Yihui Xie

Schedule R Code to Be Executed Periodically in the Current R Session

Yihui Xie / 2017-10-19


A couple of months ago, while I was trying to implement an alternative approach for LiveReload in blogdown (Section D.2) using Hugo’s built-in server, I played with Joe’s later package for a little while, and my colleague Gabor gave me an interesting, useful, and elegant tip. I thought it might be useful to other people, too, so I’m writing it down here.

Motivation

The original problem I wanted to solve was this: Hugo’s server can automatically rebuild the site and refresh the web page in the browser when any source files are changed. This is great, and as usual, lightening fast. What is missing, however, is the ability to recompile Rmd files. Of course, Hugo knows nothing about Rmd, so I have to start another process to watch changes in Rmd files and rebuild them.

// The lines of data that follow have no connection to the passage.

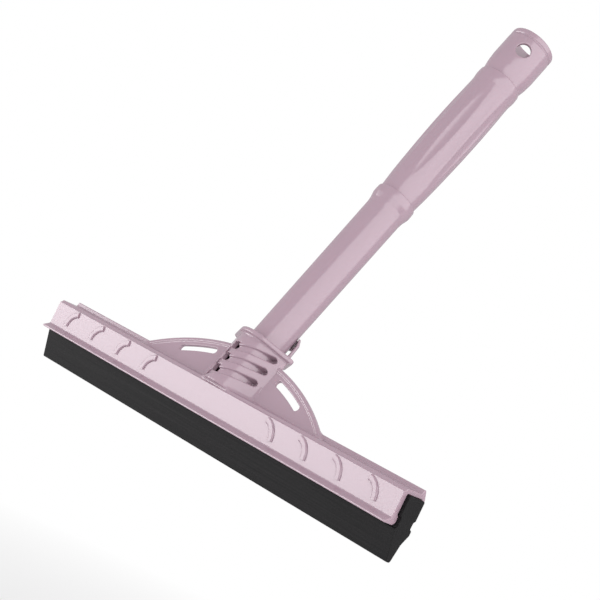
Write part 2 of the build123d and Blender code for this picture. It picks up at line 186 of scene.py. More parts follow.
def rib_tree():
    """Geometry nodes: rounded bars bent on an arc, repeated along X and mirrored."""
    tree = bpy.data.node_groups.new("front_ribs", "GeometryNodeTree")
    face = tree.interface
    face.new_socket("Geometry", in_out="INPUT", socket_type="NodeSocketGeometry")
    for label in RIBS:
        kind = "NodeSocketInt" if label == "Count" else "NodeSocketFloat"
        face.new_socket(label, in_out="INPUT", socket_type=kind)
    face.new_socket("Material", in_out="INPUT", socket_type="NodeSocketMaterial")
    face.new_socket("Geometry", in_out="OUTPUT", socket_type="NodeSocketGeometry")
    nodes, links = tree.nodes, tree.links
    given = nodes.new("NodeGroupInput").outputs
    result = nodes.new("NodeGroupOutput")

    def math_node(operation, a, b=None):
        made = nodes.new("ShaderNodeMath")
        made.operation = operation
        for slot, value in zip(made.inputs, (a, b)):
            if isinstance(value, (int, float)):
                slot.default_value = value
            elif value is not None:
                links.new(value, slot)
        return made.outputs[0]

    def join_xyz(x=None, y=None, z=None):
        made = nodes.new("ShaderNodeCombineXYZ")
        for slot, value in zip(made.inputs, (x, y, z)):
            if value is not None:
                links.new(value, slot)
        return made.outputs[0]

    arc = nodes.new("GeometryNodeCurveArc")
    arc.inputs["Resolution"].default_value = 64
    links.new(given["Bend"], arc.inputs["Radius"])
    arc.inputs["Start Angle"].default_value = 0
    links.new(math_node("RADIANS", given["Sweep"]), arc.inputs["Sweep Angle"])
    along = nodes.new("GeometryNodeSplineParameter").outputs["Factor"]
    reach = math_node("MULTIPLY", math_node("RADIANS", given["Sweep"]), given["Bend"])
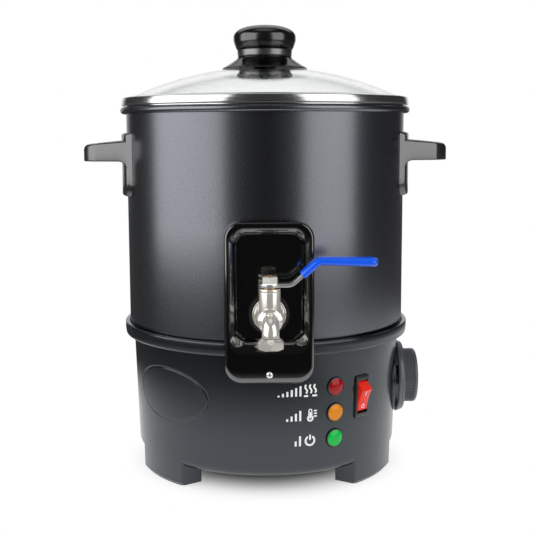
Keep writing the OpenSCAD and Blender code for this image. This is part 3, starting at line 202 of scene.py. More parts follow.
BOX_TILT = math.radians(9)
BOX_AWAY, BOX_TALL = 1.1, 1.2           # metres
BOX_CENTRE = Vector((0, 0, 0.45))       # metres


def softbox(name, azimuth, width, watts):
    """Tall lamp that faces the object from beside the camera, which is at azimuth 0."""
    turn = math.radians(azimuth)
    way = Vector((math.sin(turn) * math.cos(BOX_TILT), -math.cos(turn) * math.cos(BOX_TILT),
                  math.sin(BOX_TILT)))
    lamp = bpy.data.lights.new(name, "AREA")
    lamp.shape = "RECTANGLE"
    lamp.size = width
    lamp.size_y = BOX_TALL
    lamp.energy = watts
    made = into_scene(name, lamp)
    made.location = BOX_CENTRE + way * BOX_AWAY
    made.rotation_euler = (-way).to_track_quat("-Z", "Y").to_euler()
    made.visible_camera = False


studio_world()
studio_floor()
softbox("left_softbox", -65.0, 1.48, 10.6)
softbox("right_softbox", 49.5, 0.91, 5.4)

# ------------------------ materials


def finish(name, colour, rough, metal=0.0, grain=0.5, depth=0.01, shade=0.05,
           vary=0.04, stretch=(1, 1, 1), cloud=35, edge=0, **sockets):
    """Surface with a fine grain and a slow change of tone; sizes in millimetres.

    grain is the width of the texture and depth its height; shade is how far the
    tone drifts over patches as wide as cloud, and vary how far the gloss does;
    edge is the radius to which sharp edges look rounded."""
    material = bpy.data.materials.new(name)
    material.use_nodes = True
    tree = material.node_tree
    shader = tree.nodes["Principled BSDF"]
    place = add(tree, "ShaderNodeTexCoord").outputs["Object"]
    along = add(tree, "ShaderNodeMapping", {0: place, "Scale": stretch}).outputs[0]
    fine = add(tree, "ShaderNodeTexNoise", {0: along, "Scale": 1 / (grain * MM),
               "Detail": 3.0, "Roughness": 0.6}).outputs[0]
    slow = add(tree, "ShaderNodeTexNoise", {0: place, "Scale": 1 / (cloud * MM),
               "Detail": 2.0, "Roughness": 0.5}).outputs[0]
    base = linear(colour)
    tone = add(tree, "ShaderNodeMix", {"Factor": slow}, data_type="RGBA")
    tone.inputs[6].default_value = [c * (1 - shade) for c in base[:3]] + [1]
    tone.inputs[7].default_value = [min(1, c * (1 + shade)) for c in base[:3]] + [1]
    tree.links.new(tone.outputs[2], shader.inputs["Base Color"])
    gloss = blend(tree, fine, 0.25, 0.75, max(0.02, rough - vary), rough + vary, "LINEAR")
    tree.links.new(gloss, shader.inputs["Roughness"])
    bump = add(tree, "ShaderNodeBump", {"Height": fine, "Distance": depth * MM,
               "Strength": 1.0})
    if edge:
        rounded = add(tree, "ShaderNodeBevel", {"Radius": edge * MM}, samples=6)
        tree.links.new(rounded.outputs[0], bump.inputs["Normal"])
    tree.links.new(bump.outputs[0], shader.inputs["Normal"])
    shader.inputs["Metallic"].default_value = metal
    for key, value in sockets.items():
        shader.inputs[key.replace("_", " ")].default_value = value
    return material


# Fluoropolymer coating sprayed on aluminium: satin, faintly pebbled, cool charcoal
coating = finish("charcoal_nonstick_coating", "#7e8086", 0.28, 1.0, grain=0.5,
                 depth=0.002, shade=0.04, cloud=60)
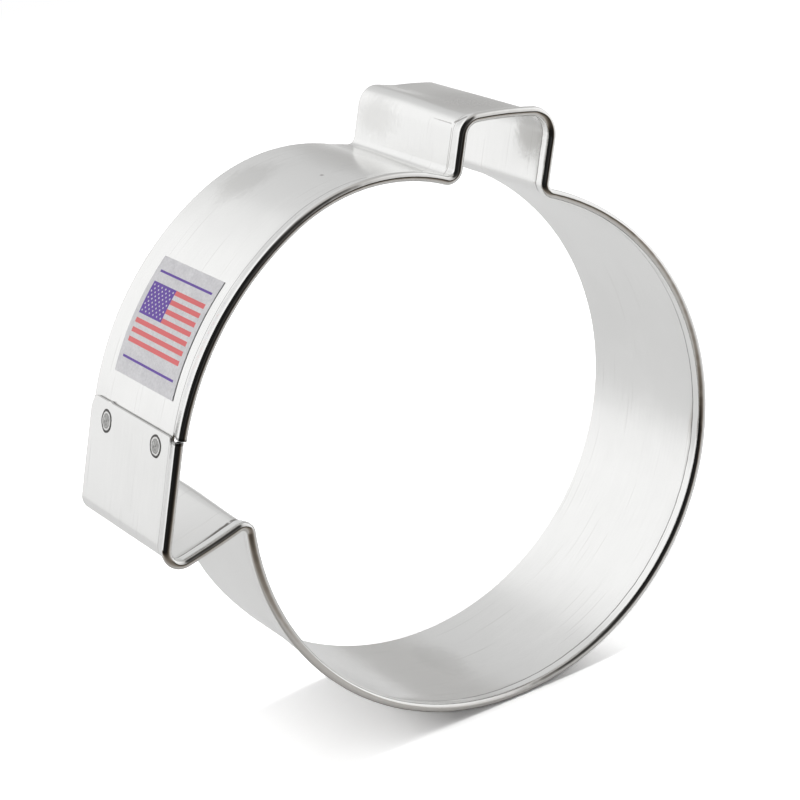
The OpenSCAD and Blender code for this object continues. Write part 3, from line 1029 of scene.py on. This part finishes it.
def paper_material():
    """White paper with the shadow. In reflections it has painted shade near the cutter, and ahead of it a
    painted reflection of the dark room.
    """
    mat, t = new_material("paper_floor")
    geometry = t.add("ShaderNodeNewGeometry").outputs
    ray = t.add("ShaderNodeLightPath").outputs
    place = t.vector("SUBTRACT", geometry["Position"], tuple(at_floor(0, MID_DEPTH)))
    reach = t.number("LENGTH", place)
    reach_share = t.math("DIVIDE", reach, RAMP_SPAN)
    ahead = t.number("DOT_PRODUCT", place, tuple(FRONT))
    leftward = t.number("DOT_PRODUCT", place, tuple(-RIGHT))
    beyond = t.math("MAXIMUM", t.minus(leftward, EDGE_LEFT), 0.0)
    past = t.math("MULTIPLY_ADD", t.math("MINIMUM", beyond, EDGE_STRETCH), EDGE_SLANT, ahead)
    # Painted shade: the paper as the metal sees it is darker near the cutter
    near_shade_tone = t.tones(
        reach_share, [(0.03, 0.62), (0.16, 0.62), (0.36, 0.7), (0.56, 0.83), (0.9, 0.89)]
    )
    # Painted reflection: the dark room ahead, painted on the paper only as the metal sees it
    room_dark_reflection = t.tones(
        t.math("DIVIDE", past, RAMP_SPAN),
        [
            (0.0, 1.0),
            (0.012, 0.8, 0.04),
            (0.035, 0.7, 0.07),
            (0.095, 0.64, 0.08),
            (0.12, 0.4, 0.2),
            (0.16, 0.24, 0.28),
            (0.21, 0.12, 0.32),
            (0.28, 0.05, 0.34),
            (0.45, 0.012, 0.2),
        ],
    )
    # The paper's tone in reflections: painted shade near the cutter times the painted dark of the room
    # ahead
    tone = t.mix(1.0, near_shade_tone, room_dark_reflection, "MULTIPLY")
    in_metal = t.mirrored(ray)
    diffuse = t.add("ShaderNodeBsdfDiffuse", {"Color": t.mix(in_metal, PAPER_TONE, tone)}).outputs[0]
    # Reflections: lit paper near the cutter, and further off the paper glows in its painted tone instead
    # of being lit
    far = t.times(t.tones(reach_share, [(0.15, 0), (0.5, 1)]), in_metal)
    reflected = t.blend(far, diffuse, t.light("ShaderNodeEmission", tone, 1.0))
    # Camera: where the lamps' light thins out the paper stays as pale as the background
    glow = t.light("ShaderNodeEmission", WHITE, PAPER_GLOW)
    lit = t.add("ShaderNodeAddShader", {0: diffuse, 1: glow}).outputs[0]
    lit = t.blend(ray["Is Camera Ray"], reflected, lit)
    away = t.times(t.tones(reach, [(0.18, 0), (0.5, 1)]), ray["Is Camera Ray"])
    shown = t.blend(away, lit, t.light("ShaderNodeEmission", WHITE, 1.0))
    clear = t.add("ShaderNodeBsdfTransparent").outputs[0]
    t.end(t.blend(geometry["Backfacing"], shown, clear))
    return mat


# Floor
floor_mesh = bpy.data.meshes.new("floor")
corners = [at_floor(a * FLOOR_HALF, b * FLOOR_HALF) for a, b in ((-1, -1), (1, -1), (1, 1), (-1, 1))]
floor_mesh.from_pydata(corners, [], [(0, 1, 2, 3)])
floor_mesh.update()
if floor_mesh.polygons[0].normal.dot(FLOOR_UP) < 0:
    floor_mesh.flip_normals()
floor = bpy.data.objects.new("floor", floor_mesh)
scene.collection.objects.link(floor)
floor.data.materials.append(paper_material())

# The studio's tones. The walls go from the left to the right, and the room round the compass, where
# 0.5 is towards the camera: dark there and to its left, and paler to the right.
WALL_TONES = [
    (0.16, 1.0),
    (0.24, 0.87),
    (0.29, 0.72),
    (0.35, 0.68),
    (0.45, 0.63),
    (0.5, 0.5, 0.02),
    (0.65, 0.5, 0.02),
    (0.78, 0.95),
]
ROOM_TONES = [
    (0.24, 1.0),
    (0.266, 0.95),
    (0.278, 0.5),
    (0.29, 0.05, 0.06),
    (0.31, 0.012),
    (0.49, 0.015),
    (0.515, 0.04),
    (0.54, 0.06, 0.1),
    (0.605, 0.05, 0.1),
    (0.635, 0.22, 0.08),
    (0.662, 0.68, 0.03),
    (0.722, 0.88, 0.03),
    (0.778, 1.0),
]
OVERHEAD_TONES = [(0.885, 0.0), (0.935, 0.15), (0.97, 0.5), (0.99, 1.0)]
CEILING = (*grey(0.52, 0.06), 1)
LOW_WALL = (0.95, 0.95, 0.95, 1)
SOFT_LIGHT = 0.3


def studio_world():
    """White to the camera, a plain soft light on the object, and a studio for the metal to mirror."""
    world = bpy.data.worlds.new("studio")
    world.use_nodes = True
    t = Nodes(world.node_tree)
    direction = t.add("ShaderNodeTexCoord").outputs["Generated"]
    right, front, up = (t.number("DOT_PRODUCT", direction, tuple(a)) for a in (RIGHT, FRONT, UP))
    across_share = t.math("MULTIPLY_ADD", right, 0.5, 0.5)
    height_share = t.math("MULTIPLY_ADD", up, 0.5, 0.5)
    compass = t.math("MULTIPLY_ADD", t.math("ARCTAN2", right, front), 0.5 / math.pi, 0.5)
    low = t.tones(height_share, [(0.5, 1), (0.56, 0)])
    walls = t.mix(t.times(low, 0.6), t.tones(across_share, WALL_TONES), LOW_WALL)
    studio = t.mix(1.0, walls, t.tones(compass, ROOM_TONES), "MULTIPLY")
    studio = t.mix(t.tones(height_share, OVERHEAD_TONES), studio, CEILING)
    ray = t.add("ShaderNodeLightPath").outputs
    soft = t.light("ShaderNodeBackground", WHITE, SOFT_LIGHT)
    mirror = t.light("ShaderNodeBackground", studio, 1.0)
    plain = t.light("ShaderNodeBackground", WHITE, 1.0)
    unseen = t.blend(t.mirrored(ray), soft, mirror)
    t.end(t.blend(ray["Is Camera Ray"], unseen, plain), "ShaderNodeOutputWorld")
    return world


scene.world = studio_world()

# Lamps: a softbox on each side, at the middle of the cutter's depth. Sizes are in metres.
LAMP_AWAY = 1.0
LAMP_W = 0.3
LAMP_H = 0.6


def softbox(name, across, turn, elevation, watts):
    """Soft lamp to one side of the cutter. turn moves it towards the rolled edge's side."""
    data = bpy.data.lights.new(name, "AREA")
    data.shape = "RECTANGLE"
    data.size = LAMP_W
    data.size_y = LAMP_H
    data.energy = watts
    lamp = bpy.data.objects.new(name, data)
    # The metal mirrors the studio's walls instead of the lamp
    lamp.visible_glossy = False
    scene.collection.objects.link(lamp)
    level = ACROSS * across * cosd(turn) + Vector((0, 0, sind(turn)))
    back = (level * cosd(elevation) + FLOOR_UP * sind(elevation)).normalized()
    side = FLOOR_UP.cross(back).normalized()
    lamp.matrix_world = axes_at(side, back.cross(side), back, at_floor(0, MID_DEPTH) + back * LAMP_AWAY)


softbox("left_softbox", across=-1, turn=4, elevation=48, watts=6.2)
softbox("right_softbox", across=1, turn=-4, elevation=38, watts=6.4)

scene.view_settings.view_transform = "Standard"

I can certainly use an infinite loop like while (TRUE) { watch_and_rebuild() }, but the problem is that an infinite loop will block the user’s R session, i.e., you cannot do anything else in the R console after you start the loop. How can I check for changes in Rmd files periodically and rebuild them when necessary without blocking the R console?

Recursive later()

The solution is later::later() + recursion. later::later() can schedule a task and run it later. Before the task is executed, you can still use the R console to do other things. The problem is that this task is only executed once. How to execute it periodically? The answer is recursion. Below is a simple example, in which we print the time in the R console every 10 seconds.

print_time = function(interval = 10) {
  timestamp()
  later::later(print_time, interval)
}

print_time()

This function will keep running until the R session is terminated or restarted. Every time print_time() is called, the current time is printed, and the same task is scheduled again.

penguins stumbled

Caveats

I don’t want to mislead users who do not read the documentation of later, so I want to repeat this in its documentation:

[…] scheduled operations only run when there is no other R code present on the execution stack; i.e., when R is sitting at the top-level prompt.

Basically this means you cannot expect the task will be executed precisely every N seconds (e.g., N = 10 in the above example), especially when there is another task that has occupied the R console. This is not a deal breaker in my original problem. I don’t need the time to be precise.

Further reading

If you want to run a job in a new background process, you should definitely try Gabor’s processx package. It is extremely powerful. In my own case, I wanted to run the job in the current R process, so I didn’t use processx directly.